The question is, when to stop.
If I carried on forever, the final image would just get darker and darker as I wound the string around. I elected to set a threshold (sort of like a temperature in simulated annealing), for the average contrast of the line just added. Again, with experimentation I found that stopping when the average density of the next line was below 40 produced acceptable images (clearly this will depend on the thickness of the string used and the spacing of the pins). To experiment with these values, I wrote code to plot the output to a virtual screen of 10,258×10,258, then plotted the thread as single pixel lines (this approximated the width of the thread to the spacing of the pins, so allowed me to judge the density of the created image). If you are interested, here is the image (warning, it’s a large file).
You can see from the above graph, the temperature initially goes 'up', before falling.
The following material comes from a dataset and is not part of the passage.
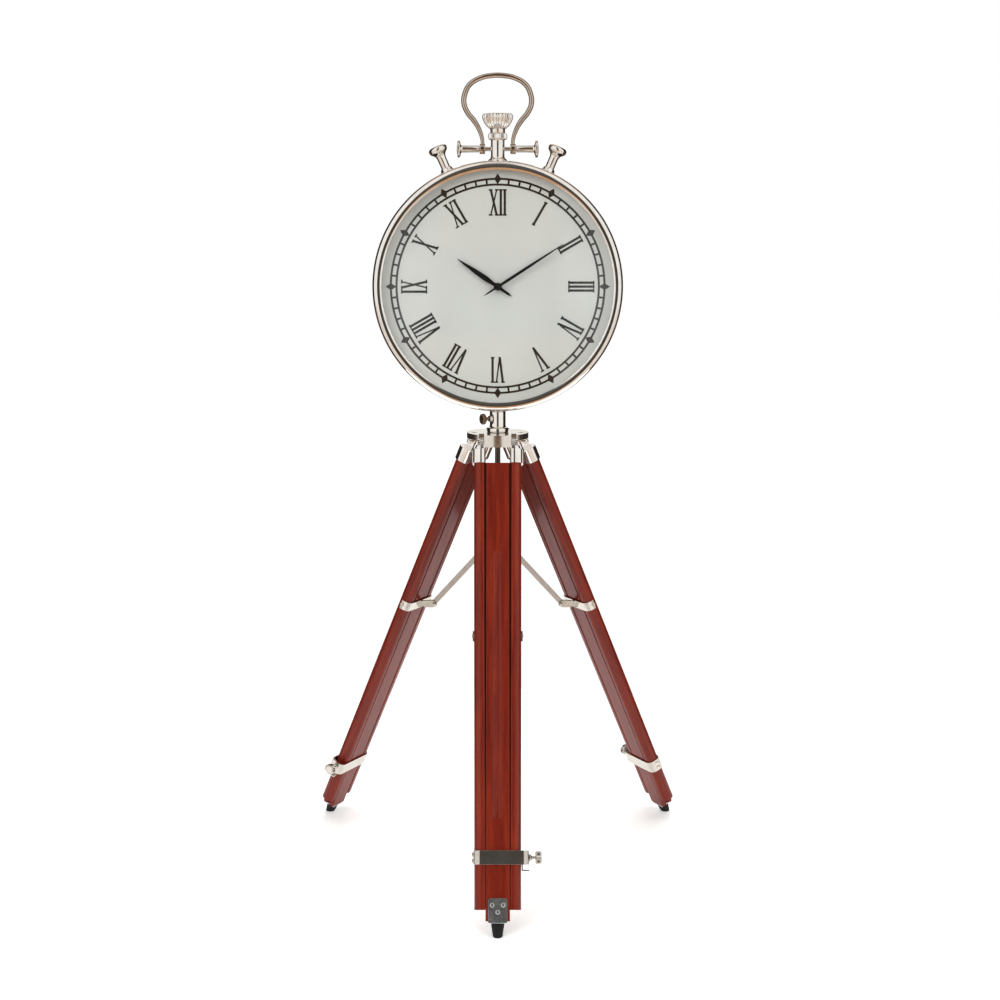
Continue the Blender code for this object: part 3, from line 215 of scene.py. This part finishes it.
def metal(name, code, rough, smear_mm, peel_mm, peel_depth):
    """Make a metal whose gloss and tone vary in smears and whose surface has a faint peel."""
    material, tree, shader = new_finish(name, {"Metallic": 1})
    spot = add(tree, "TexCoord").outputs["Object"]
    smears = add(tree, "TexNoise", {"Scale": 1000 / smear_mm, "Detail": 5, "Roughness": 0.6},
                 {"Vector": spot})
    gloss = add(tree, "MapRange", {"From Min": 0.3, "From Max": 0.7, "To Min": rough[0], "To Max": rough[1]},
                {"Value": smears.outputs["Fac"]})
    tree.links.new(gloss.outputs[0], shader.inputs["Roughness"])
    base = linear(code)
    worn = (*[0.9 * value for value in base[:3]], 1)
    tone = add(tree, "ValToRGB", {"stops": ((0.35, worn), (0.6, base))}, {0: smears.outputs["Fac"]})
    tree.links.new(tone.outputs["Color"], shader.inputs["Base Color"])
    peel = add(tree, "TexNoise", {"Scale": 1000 / peel_mm, "Detail": 2}, {"Vector": spot})
    relief = add(tree, "Bump", {"Strength": 0.5, "Distance": peel_depth}, {"Height": peel.outputs["Fac"]})
    tree.links.new(relief.outputs[0], shader.inputs["Normal"])
    return material


nickel = metal("polished_nickel_plate", "#F0ECE7", rough=(0.03, 0.08), smear_mm=14, peel_mm=5,
               peel_depth=0.00001)
cast_nickel = metal("cast_nickel_plate", "#E4DDD5", rough=(0.14, 0.22), smear_mm=6, peel_mm=1.6,
                    peel_depth=0.00003)

body_of = {node: body for body, nodes in frame["record"]["behaviour"]["bodies"].items() for node in nodes}
smooth_under = math.radians(40)


def shown(bm, name, body, material, place):
    """Make a piece from a bmesh in its own frame, put it in place and let it ride with a body."""
    mesh = bpy.data.meshes.new(name)
    bm.to_mesh(mesh)
    bm.free()
    own = mesh.attributes.new("own_place", "FLOAT_VECTOR", "POINT")
    own.data.foreach_set("vector", [value for vertex in mesh.vertices for value in vertex.co])
    mesh.transform(place)
    mesh.materials.append(material)
    mesh.shade_smooth()
    mesh.set_sharp_from_angle(angle=smooth_under)
    piece = placed(name, mesh)
    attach(piece, body)
    return piece


def stand_for(bm, node, made, material, place):
    """Make a piece that is shown in place of a CAD node and is named for how it is made."""
    piece = shown(bm, node + "_" + made, body_of[node], material, place)
    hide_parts(node)
    return piece


def plated(bm, node, made, place, plate=nickel):
    """Make a nickel plated piece that is shown in place of a CAD node."""
    return stand_for(bm, node, made, plate, place)


def evened(piece):
    """Shade a piece's flat faces flat right up to their eased edges."""
    piece.modifiers.new("even_faces", "WEIGHTED_NORMAL").keep_sharp = True


def sharp_edges(bm, angle):
    """List the edges where two faces meet at more than an angle in degrees."""
    return [edge for edge in bm.edges
            if len(edge.link_faces) == 2 and edge.calc_face_angle() > math.radians(angle)]


def eased(bm, edges, width, segments):
    """Round over some edges."""
    bmesh.ops.bevel(bm, geom=edges, offset=width, offset_type="OFFSET", segments=segments, profile=0.5,
                    affect="EDGES", material=-1, clamp_overlap=True)
    return bm


def merged_copy(node, place):
    """Merge a copy of a CAD node's triangles in its own frame into flat faces."""
    bm = bmesh.new()
    bm.from_mesh(frame["nodes"][node].data)
    bm.transform(place.inverted())
    bmesh.ops.remove_doubles(bm, verts=bm.verts, dist=0.000002)
    bmesh.ops.dissolve_limit(bm, angle_limit=math.radians(0.5), verts=bm.verts, edges=bm.edges)
    return bm


def eased_copy(node, place, width):
    """Copy a CAD node in its own frame and ease its sharp edges."""
    bm = merged_copy(node, place)
    return eased(bm, sharp_edges(bm, angle=25), width, segments=2)


pole = Matrix.Translation((0, pole_y, 0))
head_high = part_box("tripod_head")[1]
evened(plated(eased_copy("tripod_head", pole, width=0.0007), "tripod_head", "plate", pole, cast_nickel))

# Socket tube: turned from bar, with a bead at its foot and a boss brazed on for its thumb screw, polished
# and plated. The hub's guide rod stands below it, in blackened steel, as a dark upright under the head.


def lathe(profile, steps=96, fillet=0.3):
    """Turn a profile of (radius, height, own fillet) in millimetres about Z, with its corners eased."""
    bm = bmesh.new()
    points = [bm.verts.new((point[0] / 1000, 0, point[1] / 1000)) for point in profile]
    for pair in zip(points, points[1:]):
        bm.edges.new(pair)
    if min(profile[0][0], profile[-1][0]) > 0:
        bm.edges.new((points[-1], points[0]))
    for vertex, point in zip(points, profile):
        size = point[2] if len(point) > 2 else fillet
        if size and len(vertex.link_edges) == 2:
            bmesh.ops.bevel(bm, geom=[vertex], offset=size / 1000, offset_type="OFFSET", segments=3,
                            profile=0.5, affect="VERTICES", material=-1, clamp_overlap=True)
    bmesh.ops.spin(bm, geom=bm.verts[:] + bm.edges[:], axis=(0, 0, 1), cent=(0, 0, 0),
                   steps=steps, angle=2 * math.pi, use_merge=True)
    bmesh.ops.remove_doubles(bm, verts=bm.verts, dist=0.000001)
    bmesh.ops.recalc_face_normals(bm, faces=bm.faces)
    return bm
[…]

This is because I selected the first pin at random!
The output of the code is just a series of numbers (instructions), and these are just the pins to wind the thread around.

Building It

Code complete, it was time to have a go at physically making this piece of artwork.
After a little browsing online, I found I could purchase some blank circular table tops from the local hardware store quiet cheaply. I then spray painted the front surface with white paint.
Using a hot glue gun, I affixed a series of wire book binding spines around the circumference. These were also cheap to purchase, held the thread really well, and ensured I did not have to nail hundreds of pins, accurately, around the edge of the board. The hooks on the spines I used were spaced 0.25” apart.
Next, I placed a strip of painter’s tape around the edge and, using a marker, labelled the spines. I elected to put major marks every five pins (knowing that I could interpolate between for the others). This worked out fine.
Finally, I purchased a cheap lazy-susan (a turntable) which I temporarily mounted the table top to. It span very freely, and I was surprised how quickly I was able to thread the artwork, reading the numbers of the list of instructions, I’d spin the table, wind the thread, then read the next instruction (I did think of using text-to-speech to read out the table of instructions, but found out that this was not really necessary). I was able to thread the couple of thousand threads needed in just a couple of hours.

The Result

I’m really pleased with the results, and how the final image came out. I do, however, have a confession to make about the final image. I made a rookie mistake, can see see what it is?
The mistake is that I labelled the pins winding clockwise around the table using the tape, but the output instructions were written for pins labelled coutner-clockwise. The image is the wrong way round! You'd better look at in a mirror, as I have no desire to unwind and rethread it.